1. Define a union where each member has a shared literal property (the discriminant/tag)
2. Switch on that property — TS narrows to the correct member

// Step 1: Define tagged types
type ApiResponse =
  | { status: "success"; data: User; timestamp: number }
  | { status: "error"; error: string; code: number }
  | { status: "loading" };

// Step 2: Switch on the tag
function handleResponse(response: ApiResponse) {
  switch (response.status) {
    case "success":
      // TS knows: { status: "success"; data: User; timestamp: number }
      console.log(response.data.name);
      console.log(response.timestamp);
      break;

    case "error":
      // TS knows: { status: "error"; error: string; code: number }
      console.log(`Error ${response.code}: ${response.error}`);
      break;

    case "loading":
      // TS knows: { status: "loading" } — no other properties
      console.log("Loading...");
      break;
  }
}

Step 5: Exhaustiveness Checking with never

Exhaustiveness checking ensures you handle every possible case in a union — and more importantly, it makes the compiler error when someone adds a new case you haven't handled. Without it, adding a new variant to a union silently falls through unhandled. The never type trick (assigning the narrowed value to never) catches these at compile time rather than production. This is why discriminated unions + exhaustiveness are the recommended pattern for state machines, reducers, and protocol handlers.

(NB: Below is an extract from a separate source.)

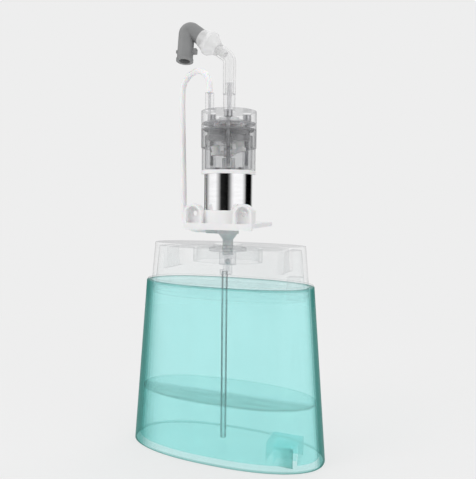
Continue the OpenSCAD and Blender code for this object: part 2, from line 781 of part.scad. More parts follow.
module diaphragm() {
    color([0.9, 0.9, 0.9]) translate([0, 0, valve_z - sheet_t]) difference() {
        union() {
            cylinder(r = head_r - 1.5, h = sheet_t);
            at_angles(cup_angles, cup_ring_r) translate([0, 0, -cup_depth]) cylinder(d = cup_d, h = cup_depth + eps);
        }
        at_angles(cup_angles, cup_ring_r) translate([0, 0, cup_wall - cup_depth])
            cylinder(d = cup_d - 2 * cup_wall, h = cup_depth + sheet_t);
        at_angles(screw_angles, screw_ring_r) translate([0, 0, -1]) cylinder(d = pump_screw_d + 0.8, h = 4);
    }
}

module valve_plate() {
    port_r = 0.5;
    color([0.85, 0.86, 0.87, 0.6]) translate([0, 0, valve_z]) difference() {
        cylinder(r = head_r, h = valve_plate_t);
        at_angles(screw_angles, screw_ring_r) translate([0, 0, -1]) cylinder(d = pump_screw_d + 2 * screw_clear, h = 9);
        at_angles(cup_angles, cup_ring_r) translate([0, 0, -1]) {
            cylinder(r = 0.6, h = 9);
            for (y = [-1.7, 1.7]) translate([0, y, 0]) cylinder(r = port_r, h = 9);
        }
        translate([0, 0, -1]) cylinder(r = 0.6, h = 9);
        at_angles(cup_angles, outlet_disc_r - 0.5) translate([0, 0, -1]) cylinder(r = port_r - 0.1, h = 9);
    }
}

module inlet_valves() {
    color([0.98, 0.98, 0.98]) translate([0, 0, valve_z]) at_angles(cup_angles, cup_ring_r) {
        translate([0, 0, -valve_disc_t]) cylinder(r = inlet_disc_r, h = valve_disc_t);
        translate([0, 0, -eps]) cylinder(r = 0.6, h = valve_plate_t + 2 * eps);
        translate([0, 0, valve_plate_t]) cylinder(r1 = 1, r2 = 0.5, h = 1.1);
    }
}

module outlet_valve() {
    color([0.98, 0.98, 0.98]) translate([0, 0, seal_z]) {
        cylinder(r = outlet_disc_r, h = valve_disc_t);
        translate([0, 0, -valve_plate_t - eps]) cylinder(r = 0.6, h = valve_plate_t + 2 * eps);
        translate([0, 0, valve_disc_t]) cylinder(r = 1.2, h = 0.6);
    }
}

module head_seal() {
    color([0.2, 0.2, 0.21]) translate([0, 0, seal_z]) {
        difference() {
            ring(head_r - 0.4, inlet_chamber_r, seal_t);
            at_angles(screw_angles, screw_ring_r) translate([0, 0, -1])
                cylinder(d = pump_screw_d + 2 * screw_clear, h = 4);
        }
        ring(inlet_chamber_in_r, outlet_chamber_r, seal_t);
    }
}

module head_cover() {
    inlet_reach = norm([inlet_x, inlet_y]);
    color([0.86, 0.87, 0.88, 0.6]) difference() {
        union() {
            translate([0, 0, cover_z]) cylinder(r = head_r, h = cover_h);
            translate([0, 0, head_top - eps]) cylinder(d = outlet_boss_d, h = boss_h + eps);
            translate([0, 0, boss_top - eps]) cylinder(r = tube_fit_r, h = outlet_nib_h + eps);
            translate([inlet_x, inlet_y, head_top - eps]) cylinder(d = inlet_boss_d, h = boss_h + eps);
        }
        translate([0, 0, cover_z - 1]) cylinder(r = outlet_chamber_r, h = outlet_chamber_h + 1);
        translate([0, 0, cover_z - 1]) ring(inlet_chamber_r, inlet_chamber_in_r, chamber_h + 1);
        rotate([0, 0, atan2(inlet_y, inlet_x)]) translate([inlet_chamber_in_r + 0.5, -1, cover_z - 1])
            cube([inlet_reach - inlet_chamber_in_r - 0.5, 2, chamber_h + 1]);
        translate([0, 0, cover_z]) cylinder(d = outlet_bore_d, h = 60);
        translate([inlet_x, inlet_y, cover_z + eps]) cylinder(d = inlet_bore_d, h = 60);
        at_angles(screw_angles, screw_ring_r) {
            translate([0, 0, cover_z - 1]) cylinder(d = pump_screw_d + 2 * screw_clear, h = 60);
            translate([0, 0, cover_z + pocket_floor]) cylinder(r = screw_head_r + 0.3, h = 60);
        }
    }
}

module pump_screws() {
    foot = cam_z + 3;
    head_z = cover_z + pocket_floor;
    color([0.2, 0.2, 0.22]) at_angles(screw_angles, screw_ring_r) difference() {
        union() {
            translate([0, 0, head_z]) cylinder(r = screw_head_r, h = screw_head_h);
            translate([0, 0, foot]) cylinder(d = pump_screw_d, h = head_z - foot + eps);
        }
        translate([0, 0, head_z + 1.5]) cylinder(r = 1, h = 4, $fn = 6);
    }
}

// A tube of straight-sided rings, one on each point of a route
function route_dir(p, i) =
    let (n = len(p) - 1, v = p[min(i + 1, n)] - p[max(i - 1, 0)]) v / norm(v);
function ring_points(p, i, r, sides, side_dir) =
    let (t = route_dir(p, i), u = cross(t, side_dir) / norm(cross(t, side_dir)), w = cross(u, t))
        [for (k = [0 : sides - 1]) p[i] + r * (cos(360 * k / sides) * u + sin(360 * k / sides) * w)];

module route_tube(p, r, sides, side_dir) {
    n = len(p);
    points = [for (i = [0 : n - 1]) each ring_points(p, i, r, sides, side_dir)];
    sides_faces = [for (i = [0 : n - 2], k = [0 : sides - 1])
        [i * sides + k, i * sides + (k + 1) % sides, (i + 1) * sides + (k + 1) % sides, (i + 1) * sides + k]];
    ends = [[for (k = [sides - 1 : -1 : 0]) k], [for (k = [0 : sides - 1]) (n - 1) * sides + k]];
    polyhedron(points = points, faces = concat(sides_faces, ends), convexity = 10);
}

module inlet_hose() {
    color([0.98, 0.98, 0.98]) route_tube(hose_route, hose_d / 2, 8, [0, 1, 0]);
}

// Route of the outlet tube's centre line, with its straight ends lengthened by extra
function outlet_route(extra) =
    let (straight_top = spout_z - tube_tangent, end = spout_reach - tube_end_s() + extra)
        concat(
            [[0, 0, boss_top - extra]],
            [for (a = [0 : outlet_steps]) let (t = tube_turn * a / outlet_steps)
                [outlet_bend_r * (cos(t) - 1), 0, straight_top + outlet_bend_r * sin(t)]],
            [[-end * sin(tube_turn), 0, spout_z + end * cos(tube_turn)]]
        );

module outlet_tube() {
    color([0.93, 0.95, 0.96, 0.4]) difference() {
        route_tube(outlet_route(0), outlet_d / 2, outlet_sides, [0, 1, 0]);
        route_tube(outlet_route(1), outlet_in_r, outlet_sides, [0, 1, 0]);
    }
}

function tube_end_s() = barb_end - barb_l;

module spout_connector() {
    rim = flange_d / 2;
    s_tube = tube_end_s();
    color([0.92, 0.93, 0.94, 0.7]) on_spout() rotate_extrude() difference() {
        polygon([
            [1.4, nose_l], [nose_r - 0.4, nose_l], [nose_r, nose_l - 0.5],
            [nose_r, 0], [elbow_r + 0.3, -0.2], [elbow_r + 0.6, -1.6], [rim - 0.6, -4.6],
            [rim, -5.4], [rim, -6.6], [rim - 0.5, -7.2], [nose_r + 0.9, -s_tube + 1.6],
            [nose_r + 0.4, -s_tube + 0.1], [tube_fit_r - 0.2, -s_tube], [tube_fit_r - 0.2, -s_tube - 0.6],
            [tube_fit_r, -s_tube - 1], [tube_fit_r - 0.4, -s_tube - 2.4], [tube_fit_r, -s_tube - 3],
            [tube_fit_r - 0.5, -barb_end], [1.2, -barb_end], [1.2, -s_tube + 1], [1.4, -s_tube + 2]
        ]);
        translate([nose_ring_r, nose_l / 2]) circle(r = o_ring_section, $fn = 24);
    }
}

module connector_o_ring() {
    color([0.3, 0.3, 0.32]) on_spout() translate([0, 0, nose_l / 2]) torus(nose_ring_r, o_ring_section);
}

module elbow_path(r, r_collar, extra) {
    translate([0, 0, -extra]) cylinder(r = r_collar, h = collar_l + extra);
    translate([-elbow_bend_r, 0, collar_l]) {
        rotate([90, 0, 0]) rotate_extrude(angle = elbow_turn) intersection() {
            translate([elbow_bend_r, 0]) circle(r = r);
            translate([0, -r]) square([elbow_bend_r + r, 2 * r]);
        }
        rotate([0, -elbow_turn, 0]) translate([elbow_bend_r, 0, 0]) cylinder(r = r, h = leg_l + extra);
    }
}

// Puts local +Z down the leg, with local 0 at its mouth and local +X outwards
module at_mouth() {
    translate([-elbow_bend_r, 0, collar_l]) rotate([0, -elbow_turn, 0]) translate([elbow_bend_r, 0, leg_l])
        children();
}

module spout_elbow() {
    bore_r = elbow_bore_d / 2;
    lug_z = -5.1;
    color([0.62, 0.63, 0.64]) on_spout() rotate([0, 0, spout_turn]) difference() {
        union() {
            elbow_path(elbow_r, elbow_r, 0);
            at_mouth() {
                translate([0, 0, -1.2]) cylinder(r = elbow_r + 0.3, h = 1.2);
                translate([-elbow_r - 2, -1.3, lug_z - 1.2]) cube([3, 2.6, 2.4]);
                translate([elbow_r - 1, -0.8, lug_z - 0.7]) cube([1.7, 1.6, 1.4]);
            }
        }
        difference() {
            elbow_path(bore_r, nose_r + swivel_gap, 1);
            at_mouth() translate([0, 0, -mouth_seat_l]) cylinder(r = elbow_r, h = mouth_seat_l + 2);
        }
        at_mouth() translate([0, 0, -mouth_seat_l - 1]) cylinder(d = mouth_seat_d, h = mouth_seat_l + 2);
    }
}

tank_body();
lid_shell();
lid_gasket();
valve_socket();
valve_cap();
valve_ball();
dip_tube();
pump_bracket();
bracket_screws();
suction_spigot();
spigot_o_ring();
motor_can();
motor_end_cap();
motor_terminals();
motor_brushes();
motor_magnets();
motor_bushings();
motor_shaft();
armature_core();
armature_windings();
commutator();
wobble_hub();
wobble_pin();
wobble_plate();
piston_stems();
motor_plate();
plate_screws();
cam_housing();
diaphragm_frame();
diaphragm();
valve_plate();
inlet_valves();
outlet_valve();
head_seal();
head_cover();
pump_screws();
inlet_hose();
outlet_tube();
spout_connector();
connector_o_ring();
spout_elbow();
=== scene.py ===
"""Looks of a motorised liquid dispenser unit with its casing off.

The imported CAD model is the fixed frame. This script adds a camera, a studio, the inlet hose, the smooth
outlet tube, the liquid in the tank, screw threads and wire turns, and gives every CAD node its finish.
Lengths are metres unless a name says otherwise.
"""

import json
import logging
import math
from dataclasses import dataclass, field
from enum import Enum

import bmesh
import bpy
from mathutils import Matrix, Vector

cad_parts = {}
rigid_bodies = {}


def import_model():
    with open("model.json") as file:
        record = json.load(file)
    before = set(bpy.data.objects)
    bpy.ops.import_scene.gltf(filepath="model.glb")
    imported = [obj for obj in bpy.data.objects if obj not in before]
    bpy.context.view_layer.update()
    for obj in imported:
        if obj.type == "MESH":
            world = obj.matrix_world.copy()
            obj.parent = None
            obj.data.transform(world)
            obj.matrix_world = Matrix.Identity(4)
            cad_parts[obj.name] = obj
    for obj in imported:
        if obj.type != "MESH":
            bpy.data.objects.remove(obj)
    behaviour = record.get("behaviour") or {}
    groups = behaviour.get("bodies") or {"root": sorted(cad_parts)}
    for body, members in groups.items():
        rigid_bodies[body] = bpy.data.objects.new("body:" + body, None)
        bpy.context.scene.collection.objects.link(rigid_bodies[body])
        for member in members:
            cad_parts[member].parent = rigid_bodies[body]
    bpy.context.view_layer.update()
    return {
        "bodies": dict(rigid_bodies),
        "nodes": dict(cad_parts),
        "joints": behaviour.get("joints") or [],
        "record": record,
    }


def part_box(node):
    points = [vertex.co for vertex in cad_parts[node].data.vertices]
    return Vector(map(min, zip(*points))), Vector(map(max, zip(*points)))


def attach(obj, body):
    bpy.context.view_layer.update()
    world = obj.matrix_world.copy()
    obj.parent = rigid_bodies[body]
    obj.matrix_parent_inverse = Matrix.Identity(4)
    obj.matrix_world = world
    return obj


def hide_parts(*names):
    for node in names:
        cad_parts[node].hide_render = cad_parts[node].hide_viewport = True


MM = 0.001
LOG = logging.getLogger("dispenser")
Colour = tuple[float, float, float]

# Sizes of the CAD model that the looks follow
TANK_FOOT = (52 * MM, 23 * MM)
TANK_RIM = (45 * MM, 20 * MM)
TANK_WALL = 2.6 * MM
PLAN_POWER = 2.3
POCKET_MID = (34 * MM, -7 * MM)
POCKET_SIZE = (10 * MM, 8 * MM)
POCKET_H = 9.5 * MM
SPOUT_CORNER_Z = 199.4 * MM

LIQUID_LEVEL = 28.5 * MM

# A see-through wall's mirror share, met head on and added edge on, and how sharply it grows
SHINE_FLAT = 0.03
SHINE_EDGE = 0.9
SHINE_POWER = 5.0


class Node(Enum):
    """Shader node types the finishes use."""

    OUTPUT = "ShaderNodeOutputMaterial"
    PRINCIPLED = "ShaderNodeBsdfPrincipled"
    TRANSPARENT = "ShaderNodeBsdfTransparent"
    GLOSSY = "ShaderNodeBsdfAnisotropic"
    DIFFUSE = "ShaderNodeBsdfDiffuse"
    EMISSION = "ShaderNodeEmission"
    MIX_SHADER = "ShaderNodeMixShader"
    MIX = "ShaderNodeMix"
    MATH = "ShaderNodeMath"
    VECTOR_MATH = "ShaderNodeVectorMath"
    MAP_RANGE = "ShaderNodeMapRange"
    LAYER_WEIGHT = "ShaderNodeLayerWeight"
    NOISE = "ShaderNodeTexNoise"
    COORDS = "ShaderNodeTexCoord"
    MAPPING = "ShaderNodeMapping"
    SEPARATE = "ShaderNodeSeparateXYZ"
    BUMP = "ShaderNodeBump"
    RAMP = "ShaderNodeValToRGB"
    BACKGROUND = "ShaderNodeBackground"
    WORLD_OUTPUT = "ShaderNodeOutputWorld"
    LIGHT_PATH = "ShaderNodeLightPath"
    GROUP_IN = "NodeGroupInput"
    GROUP_OUT = "NodeGroupOutput"
    QUADRILATERAL = "GeometryNodeCurvePrimitiveQuadrilateral"
    FILLET = "GeometryNodeFilletCurve"
    CIRCLE = "GeometryNodeCurvePrimitiveCircle"
    SPIRAL = "GeometryNodeCurveSpiral"
    SWEEP = "GeometryNodeCurveToMesh"
    TRANSFORM = "GeometryNodeTransform"
    LINE = "GeometryNodeMeshLine"
    JOIN = "GeometryNodeJoinGeometry"
    SET_POSITION = "GeometryNodeSetPosition"
    RANDOM = "FunctionNodeRandomValue"
    ON_POINTS = "GeometryNodeInstanceOnPoints"
    INDEX = "GeometryNodeInputIndex"
    COMBINE = "ShaderNodeCombineXYZ"
    REALIZE = "GeometryNodeRealizeInstances"
    SET_MATERIAL = "GeometryNodeSetMaterial"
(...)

The never type represents "this code should never execute." Use it to ensure you handle ALL cases:

type Shape =
  | { kind: "circle"; radius: number }
  | { kind: "rect"; width: number; height: number }
  | { kind: "triangle"; base: number; height: number };

function area(shape: Shape): number {
  switch (shape.kind) {
    case "circle":
      return Math.PI * shape.radius ** 2;
    case "rect":
      return shape.width * shape.height;
    case "triangle":
      return 0.5 * shape.base * shape.height;
    default:
      // If all cases handled, shape is 'never' here
      const _exhaustive: never = shape;
      return _exhaustive;
  }
}

// If you add a new shape kind and forget to handle it,
// TS gives a compile error at the `never` assignment! 🎯

Helper function for exhaustiveness

function assertNever(x: never): never {
  throw new Error(`Unexpected value: ${JSON.stringify(x)}`);
}

// Use in switch default
default:
  return assertNever(shape);

Step 6: Real-World Patterns

These patterns bring narrowing and discriminated unions together in production scenarios. State machines model UI states (loading, error, success) so you can't accidentally access data before it's loaded. API response typing ensures error responses and success responses are handled differently. These patterns are what separate "TypeScript with any everywhere" from TypeScript that genuinely prevents bugs — they're used in every modern React app, backend service, and CLI tool.

Pattern 1: State Machines

type AuthState =
  | { state: "idle" }
  | { state: "authenticating"; email: string }
  | { state: "authenticated"; user: User; token: string }
  | { state: "error"; message: string; retryCount: number };

type AuthAction =
  | { type: "LOGIN"; email: string; password: string }
  | { type: "LOGIN_SUCCESS"; user: User; token: string }
  | { type: "LOGIN_FAILURE"; message: string }
  | { type: "LOGOUT" };

function authReducer(state: AuthState, action: AuthAction): AuthState {
  switch (action.type) {
    case "LOGIN":
      return { state: "authenticating", email: action.email };
    case "LOGIN_SUCCESS":
      return { state: "authenticated", user: action.user, token: action.token };
    case "LOGIN_FAILURE":
      return {
        state: "error",
        message: action.message,
        retryCount: state.state === "error" ? state.retryCount + 1 : 1,
      };
    case "LOGOUT":
      return { state: "idle" };
  }
}

Pattern 2: Result Type (Error Handling without Exceptions)

type Result<T, E = Error> =
  | { ok: true; value: T }
  | { ok: false; error: E };

function divide(a: number, b: number): Result<number, string> {
  if (b === 0) return { ok: false, error: "Division by zero" };
  return { ok: true, value: a / b };
}

const result = divide(10, 2);
if (result.ok) {
  console.log(result.value);  // TS knows value exists
} else {
  console.log(result.error);  // TS knows error exists
}

Pattern 3: Event System

type AppEvent =
  | { type: "user.created"; payload: { id: string; name: string } }
  | { type: "user.deleted"; payload: { id: string } }
  | { type: "post.published"; payload: { postId: string; authorId: string } };

type EventHandler<T extends AppEvent["type"]> = (
  payload: Extract<AppEvent, { type: T }>["payload"]
) => void;

// Handler is fully typed based on event name
const handler: EventHandler<"user.created"> = (payload) => {
  console.log(payload.name); // ✅ TS knows about name
};

Interview Questions

1. What's a discriminated union?

   • A union type where each member has a common literal property (the discriminant). TypeScript uses it to narrow the type in switch/if statements.

2. How do you enforce exhaustive handling?

   • Use a never type in the default case. If a new variant is added but not handled, TS gives a compile error because the value can't be assigned to never.

3. What's the difference between unknown and any?

   • any disables type-checking. unknown is type-safe: you MUST narrow it before using it. Always prefer unknown for values of truly unknown type.

4. When would you use a type predicate vs instanceof?

   • instanceof only works with classes. Type predicates work with interfaces, unions, and any custom validation logic.